-- Task brief --
Quote every line as given.

(Scripts that build objects)
'''

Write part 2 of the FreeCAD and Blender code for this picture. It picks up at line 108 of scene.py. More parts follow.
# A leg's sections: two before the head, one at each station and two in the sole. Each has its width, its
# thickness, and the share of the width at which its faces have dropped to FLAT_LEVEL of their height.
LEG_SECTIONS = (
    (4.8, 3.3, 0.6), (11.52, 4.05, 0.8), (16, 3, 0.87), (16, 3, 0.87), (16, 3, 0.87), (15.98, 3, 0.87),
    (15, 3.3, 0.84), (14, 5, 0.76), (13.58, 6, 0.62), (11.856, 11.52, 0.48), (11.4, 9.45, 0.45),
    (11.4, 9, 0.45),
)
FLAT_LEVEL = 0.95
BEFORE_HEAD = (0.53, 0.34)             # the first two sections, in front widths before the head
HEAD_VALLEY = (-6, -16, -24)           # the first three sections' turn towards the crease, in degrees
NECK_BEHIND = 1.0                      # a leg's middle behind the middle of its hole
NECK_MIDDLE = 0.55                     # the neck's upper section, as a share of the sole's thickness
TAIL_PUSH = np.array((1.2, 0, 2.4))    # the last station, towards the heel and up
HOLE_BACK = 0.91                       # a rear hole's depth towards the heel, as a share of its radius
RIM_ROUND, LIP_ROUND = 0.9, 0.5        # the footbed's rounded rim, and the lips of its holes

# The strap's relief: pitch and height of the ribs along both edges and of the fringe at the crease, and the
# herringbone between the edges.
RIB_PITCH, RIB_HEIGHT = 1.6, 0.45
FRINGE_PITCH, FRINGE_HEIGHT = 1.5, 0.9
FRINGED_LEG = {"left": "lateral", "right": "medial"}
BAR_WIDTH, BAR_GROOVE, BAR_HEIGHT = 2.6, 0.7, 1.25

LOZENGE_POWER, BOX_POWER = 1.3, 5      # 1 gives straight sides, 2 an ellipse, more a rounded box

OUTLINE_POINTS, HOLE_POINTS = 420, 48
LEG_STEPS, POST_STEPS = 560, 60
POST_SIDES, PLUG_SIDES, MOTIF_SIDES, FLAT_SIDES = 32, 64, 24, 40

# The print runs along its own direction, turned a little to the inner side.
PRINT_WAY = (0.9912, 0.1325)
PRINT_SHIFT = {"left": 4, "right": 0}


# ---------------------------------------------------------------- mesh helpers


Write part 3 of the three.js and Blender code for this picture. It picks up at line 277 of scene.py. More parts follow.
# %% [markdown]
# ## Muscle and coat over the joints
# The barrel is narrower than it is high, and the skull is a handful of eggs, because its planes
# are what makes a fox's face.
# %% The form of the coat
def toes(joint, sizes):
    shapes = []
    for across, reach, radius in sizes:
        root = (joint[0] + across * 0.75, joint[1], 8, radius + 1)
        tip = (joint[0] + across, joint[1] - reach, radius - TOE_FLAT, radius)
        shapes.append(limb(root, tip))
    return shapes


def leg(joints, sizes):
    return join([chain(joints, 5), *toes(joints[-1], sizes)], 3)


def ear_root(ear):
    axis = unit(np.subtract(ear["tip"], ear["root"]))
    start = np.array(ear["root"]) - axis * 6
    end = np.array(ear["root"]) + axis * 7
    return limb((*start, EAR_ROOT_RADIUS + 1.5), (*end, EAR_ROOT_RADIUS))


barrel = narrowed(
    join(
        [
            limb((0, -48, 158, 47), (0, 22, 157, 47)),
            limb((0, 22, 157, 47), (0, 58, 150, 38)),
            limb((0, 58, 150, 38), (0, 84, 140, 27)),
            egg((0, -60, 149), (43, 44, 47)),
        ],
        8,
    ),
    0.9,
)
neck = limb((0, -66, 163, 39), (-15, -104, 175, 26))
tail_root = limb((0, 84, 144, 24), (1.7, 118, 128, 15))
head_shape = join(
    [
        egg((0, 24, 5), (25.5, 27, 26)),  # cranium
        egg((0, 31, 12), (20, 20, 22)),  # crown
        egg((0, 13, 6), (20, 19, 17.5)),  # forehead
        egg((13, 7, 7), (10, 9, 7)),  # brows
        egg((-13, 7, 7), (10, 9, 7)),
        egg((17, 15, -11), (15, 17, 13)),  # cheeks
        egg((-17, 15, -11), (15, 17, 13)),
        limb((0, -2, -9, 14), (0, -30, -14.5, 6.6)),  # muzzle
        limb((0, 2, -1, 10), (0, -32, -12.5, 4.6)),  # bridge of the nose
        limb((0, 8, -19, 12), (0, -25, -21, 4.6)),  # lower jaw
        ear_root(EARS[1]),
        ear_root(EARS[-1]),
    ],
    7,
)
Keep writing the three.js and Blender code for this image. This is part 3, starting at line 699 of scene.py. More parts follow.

'''

-- Result --
Write part 2 of the FreeCAD and Blender code for this picture. It picks up at line 108 of scene.py. More parts follow.
# A leg's sections: two before the head, one at each station and two in the sole. Each has its width, its
# thickness, and the share of the width at which its faces have dropped to FLAT_LEVEL of their height.
LEG_SECTIONS = (
    (4.8, 3.3, 0.6), (11.52, 4.05, 0.8), (16, 3, 0.87), (16, 3, 0.87), (16, 3, 0.87), (15.98, 3, 0.87),
    (15, 3.3, 0.84), (14, 5, 0.76), (13.58, 6, 0.62), (11.856, 11.52, 0.48), (11.4, 9.45, 0.45),
    (11.4, 9, 0.45),
)
FLAT_LEVEL = 0.95
BEFORE_HEAD = (0.53, 0.34)             # the first two sections, in front widths before the head
HEAD_VALLEY = (-6, -16, -24)           # the first three sections' turn towards the crease, in degrees
NECK_BEHIND = 1.0                      # a leg's middle behind the middle of its hole
NECK_MIDDLE = 0.55                     # the neck's upper section, as a share of the sole's thickness
TAIL_PUSH = np.array((1.2, 0, 2.4))    # the last station, towards the heel and up
HOLE_BACK = 0.91                       # a rear hole's depth towards the heel, as a share of its radius
RIM_ROUND, LIP_ROUND = 0.9, 0.5        # the footbed's rounded rim, and the lips of its holes

# The strap's relief: pitch and height of the ribs along both edges and of the fringe at the crease, and the
# herringbone between the edges.
RIB_PITCH, RIB_HEIGHT = 1.6, 0.45
FRINGE_PITCH, FRINGE_HEIGHT = 1.5, 0.9
FRINGED_LEG = {"left": "lateral", "right": "medial"}
BAR_WIDTH, BAR_GROOVE, BAR_HEIGHT = 2.6, 0.7, 1.25

LOZENGE_POWER, BOX_POWER = 1.3, 5      # 1 gives straight sides, 2 an ellipse, more a rounded box

OUTLINE_POINTS, HOLE_POINTS = 420, 48
LEG_STEPS, POST_STEPS = 560, 60
POST_SIDES, PLUG_SIDES, MOTIF_SIDES, FLAT_SIDES = 32, 64, 24, 40

# The print runs along its own direction, turned a little to the inner side.
PRINT_WAY = (0.9912, 0.1325)
PRINT_SHIFT = {"left": 4, "right": 0}


# ---------------------------------------------------------------- mesh helpers


Write part 3 of the three.js and Blender code for this picture. It picks up at line 277 of scene.py. More parts follow.
# %% [markdown]
# ## Muscle and coat over the joints
# The barrel is narrower than it is high, and the skull is a handful of eggs, because its planes
# are what makes a fox's face.
# %% The form of the coat
def toes(joint, sizes):
    shapes = []
    for across, reach, radius in sizes:
        root = (joint[0] + across * 0.75, joint[1], 8, radius + 1)
        tip = (joint[0] + across, joint[1] - reach, radius - TOE_FLAT, radius)
        shapes.append(limb(root, tip))
    return shapes


def leg(joints, sizes):
    return join([chain(joints, 5), *toes(joints[-1], sizes)], 3)


def ear_root(ear):
    axis = unit(np.subtract(ear["tip"], ear["root"]))
    start = np.array(ear["root"]) - axis * 6
    end = np.array(ear["root"]) + axis * 7
    return limb((*start, EAR_ROOT_RADIUS + 1.5), (*end, EAR_ROOT_RADIUS))


barrel = narrowed(
    join(
        [
            limb((0, -48, 158, 47), (0, 22, 157, 47)),
            limb((0, 22, 157, 47), (0, 58, 150, 38)),
            limb((0, 58, 150, 38), (0, 84, 140, 27)),
            egg((0, -60, 149), (43, 44, 47)),
        ],
        8,
    ),
    0.9,
)
neck = limb((0, -66, 163, 39), (-15, -104, 175, 26))
tail_root = limb((0, 84, 144, 24), (1.7, 118, 128, 15))
head_shape = join(
    [
        egg((0, 24, 5), (25.5, 27, 26)),  # cranium
        egg((0, 31, 12), (20, 20, 22)),  # crown
        egg((0, 13, 6), (20, 19, 17.5)),  # forehead
        egg((13, 7, 7), (10, 9, 7)),  # brows
        egg((-13, 7, 7), (10, 9, 7)),
        egg((17, 15, -11), (15, 17, 13)),  # cheeks
        egg((-17, 15, -11), (15, 17, 13)),
        limb((0, -2, -9, 14), (0, -30, -14.5, 6.6)),  # muzzle
        limb((0, 2, -1, 10), (0, -32, -12.5, 4.6)),  # bridge of the nose
        limb((0, 8, -19, 12), (0, -25, -21, 4.6)),  # lower jaw
        ear_root(EARS[1]),
        ear_root(EARS[-1]),
    ],
    7,
)
Keep writing the three.js and Blender code for this image. This is part 3, starting at line 699 of scene.py. More parts follow.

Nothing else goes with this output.